## start Recorded data
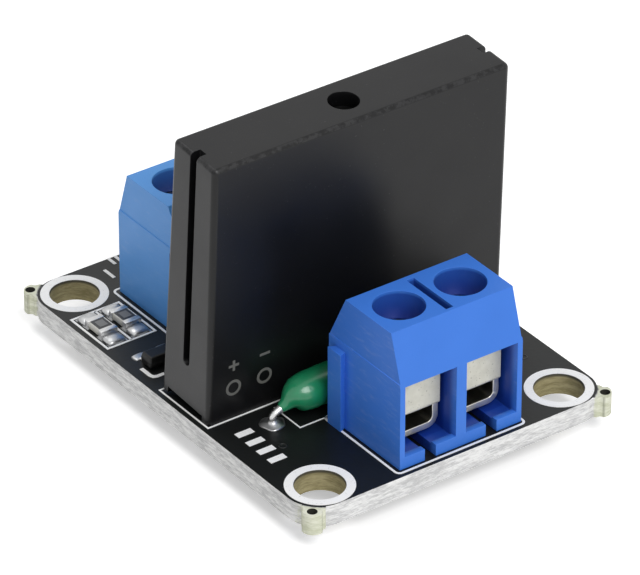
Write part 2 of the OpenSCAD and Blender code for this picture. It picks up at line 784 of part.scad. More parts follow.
module pin_solder() {
    color([0.75, 0.76, 0.78]) difference() {
        for (p = pin_places()) translate([p[0], p[1], -solder_h])
            cylinder(d1 = solder_tip_d, d2 = solder_d, h = solder_h);
        for (i = [1:4]) relay_pin(i);
        for (i = [1:output_ways]) output_contact(i);
        for (i = [1:input_ways]) input_contact(i);
        fuse_lead_left();
        fuse_lead_right();
    }
}

// collar of solder round a fuse lead, as high as the lead stays straight
module lead_collar() {
    collar_h = fuse_bend_z - board_t;
    difference() {
        cylinder(d1 = lead_solder_d, d2 = fuse_neck_d, h = collar_h);
        translate([0, 0, -lap]) cylinder(d = fuse_lead_d, h = collar_h + 2 * lap);
    }
}

// pool of solder in front of a transistor lead's foot
module lead_pool() {
    pool_w = 2 * transistor_lead_w;
    translate([-pool_w / 2, transistor_w / 2 + transistor_reach, 0])
        cube([pool_w, transistor_lead_w, transistor_lead_t]);
}

module top_solder() {
    color([0.75, 0.76, 0.78]) {
        for (i = [1:2]) translate(chip_place(i)) chip_fillets(chip_h);
        translate(led_place) chip_fillets(led_base_h);
        at_transistor_leads() lead_pool();
        for (s = [-1, 1]) translate([fuse_x + s * fuse_span / 2, fuse_y, board_t]) lead_collar();
    }
}

// ---- nodes ----

circuit_board();
relay_case();
relay_resin();
for (i = [1:4]) relay_pin(i);
output_terminal_housing();
for (i = [1:output_ways]) {
    output_clamp(i);
    output_screw(i);
    output_contact(i);
}
input_terminal_housing();
for (i = [1:input_ways]) {
    input_clamp(i);
    input_screw(i);
    input_contact(i);
}
fuse_body();
fuse_lead_left();
fuse_lead_right();
for (i = [1:2]) {
    chip_resistor(i);
    chip_resistor_caps(i);
}
transistor_body();
transistor_leads();
status_light();
status_light_caps();
pin_solder();
top_solder();
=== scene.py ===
"""Finish of the relay module board: materials, edges, solder, print and threads around the
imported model, on a plain pale floor under soft studio light."""
import json
import math

import bmesh
import bpy
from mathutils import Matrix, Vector


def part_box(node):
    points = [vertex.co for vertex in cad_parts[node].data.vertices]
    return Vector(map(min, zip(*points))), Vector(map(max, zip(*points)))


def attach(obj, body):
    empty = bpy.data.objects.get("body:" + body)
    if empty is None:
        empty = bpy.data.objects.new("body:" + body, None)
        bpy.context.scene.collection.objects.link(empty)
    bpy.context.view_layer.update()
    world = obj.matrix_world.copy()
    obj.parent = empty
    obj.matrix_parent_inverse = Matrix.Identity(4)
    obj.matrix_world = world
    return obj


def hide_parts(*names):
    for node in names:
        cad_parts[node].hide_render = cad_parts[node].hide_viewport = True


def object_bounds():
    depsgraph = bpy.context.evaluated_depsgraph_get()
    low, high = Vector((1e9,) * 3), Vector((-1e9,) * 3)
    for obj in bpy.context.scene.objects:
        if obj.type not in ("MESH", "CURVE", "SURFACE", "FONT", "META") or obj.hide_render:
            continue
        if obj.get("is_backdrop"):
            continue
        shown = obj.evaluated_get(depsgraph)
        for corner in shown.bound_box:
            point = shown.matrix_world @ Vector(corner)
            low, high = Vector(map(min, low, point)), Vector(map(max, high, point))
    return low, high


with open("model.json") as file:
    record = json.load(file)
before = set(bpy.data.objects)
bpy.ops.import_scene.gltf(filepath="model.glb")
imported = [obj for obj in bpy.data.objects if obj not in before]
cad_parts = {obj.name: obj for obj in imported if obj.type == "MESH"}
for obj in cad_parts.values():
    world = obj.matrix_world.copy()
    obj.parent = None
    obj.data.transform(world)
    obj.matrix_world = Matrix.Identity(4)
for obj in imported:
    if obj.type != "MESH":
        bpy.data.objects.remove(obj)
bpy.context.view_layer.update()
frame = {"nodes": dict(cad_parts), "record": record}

MM = 0.001

# ---- places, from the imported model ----

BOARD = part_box("circuit_board")
HOLES = next(m for m in frame["record"]["mounts"] if m["name"] == "mounting_holes")["dims"]
HOLE_X = HOLES["spacing_x_mm"] / 2 * MM
HOLE_Y = HOLES["spacing_y_mm"] / 2 * MM
HOLE_R = HOLES["hole_r_mm"] * MM
RING_R = 2.42 * MM
TOP = BOARD[1].z
SCREW_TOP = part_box("output_screw_1")[1].z
BODY_OF = {node: body for body, nodes in frame["record"]["behaviour"]["bodies"].items()
           for node in nodes}
SLOT_OF = {row["node"]: row["material_slot"] for row in frame["record"]["subparts"]}


def middle(node):
    low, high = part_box(node)
    return (low + high) / 2


def each(prefix):
    """The nodes whose names start with the prefix, in order."""
    return sorted(n for n in frame["nodes"] if n.startswith(prefix))


# ---- materials ----

class Value:
    """A node socket that adds, subtracts, multiplies and compares like a number."""

    def __init__(self, graph, socket):
        self.graph = graph
        self.socket = socket

    def maths(self, operation, first, second=0.0):
        return self.graph.node("ShaderNodeMath", {"operation": operation}, {0: first, 1: second})

    def __add__(self, other):
        return self.maths("ADD", self, other)

    __radd__ = __add__

    def __sub__(self, other):
        return self.maths("SUBTRACT", self, other)

    def __rsub__(self, other):
        return self.maths("SUBTRACT", other, self)

    def __mul__(self, other):
        return self.maths("MULTIPLY", self, other)

    __rmul__ = __mul__

    def __truediv__(self, other):
        return self.maths("DIVIDE", self, other)

    def __gt__(self, other):
        return self.maths("GREATER_THAN", self, other)

    def __lt__(self, other):
        return self.maths("LESS_THAN", self, other)

    def __pow__(self, other):
        return self.maths("POWER", self, other)

    def __abs__(self):
        return self.maths("ABSOLUTE", self)


class Graph:
    """A node tree. A node is added with its settings first and then its inputs."""

    prefix = "ShaderNode"

    def __init__(self, tree):
        self.tree = tree

    def node(self, kind, settings=None, inputs=None, out=0):
        made = self.tree.nodes.new(kind if "Node" in kind else self.prefix + kind)
        for key, value in (settings or {}).items():
            setattr(made, key, value)
        for key, value in (inputs or {}).items():
            self.feed(made.inputs[key], value)
        return Value(self, made.outputs[out])

    def feed(self, socket, value):
        if isinstance(value, Value):
            self.tree.links.new(value.socket, socket)
        elif isinstance(value, (list, tuple)) and value and isinstance(value[0], Value):
            for one in value:
                self.tree.links.new(one.socket, socket)
        elif socket.type == "RGBA":
            socket.default_value = (*value[:3], 1)
        else:
            socket.default_value = value

    def parts(self, vector):
        """The X, Y and Z of a vector."""
        made = self.node("ShaderNodeSeparateXYZ", {}, {0: vector}).socket.node
        return [Value(self, made.outputs[k]) for k in range(3)]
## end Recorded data
Short problem> Repeat, unchanged, every line from the one that contains "circuit_board();" to the one that contains "zip(*points))), Vector(map(max, zip(*points)))", including both, and no other line.

Answer to this task>
circuit_board();
relay_case();
relay_resin();
for (i = [1:4]) relay_pin(i);
output_terminal_housing();
for (i = [1:output_ways]) {
    output_clamp(i);
    output_screw(i);
    output_contact(i);
}
input_terminal_housing();
for (i = [1:input_ways]) {
    input_clamp(i);
    input_screw(i);
    input_contact(i);
}
fuse_body();
fuse_lead_left();
fuse_lead_right();
for (i = [1:2]) {
    chip_resistor(i);
    chip_resistor_caps(i);
}
transistor_body();
transistor_leads();
status_light();
status_light_caps();
pin_solder();
top_solder();
=== scene.py ===
"""Finish of the relay module board: materials, edges, solder, print and threads around the
imported model, on a plain pale floor under soft studio light."""
import json
import math

import bmesh
import bpy
from mathutils import Matrix, Vector


def part_box(node):
    points = [vertex.co for vertex in cad_parts[node].data.vertices]
    return Vector(map(min, zip(*points))), Vector(map(max, zip(*points)))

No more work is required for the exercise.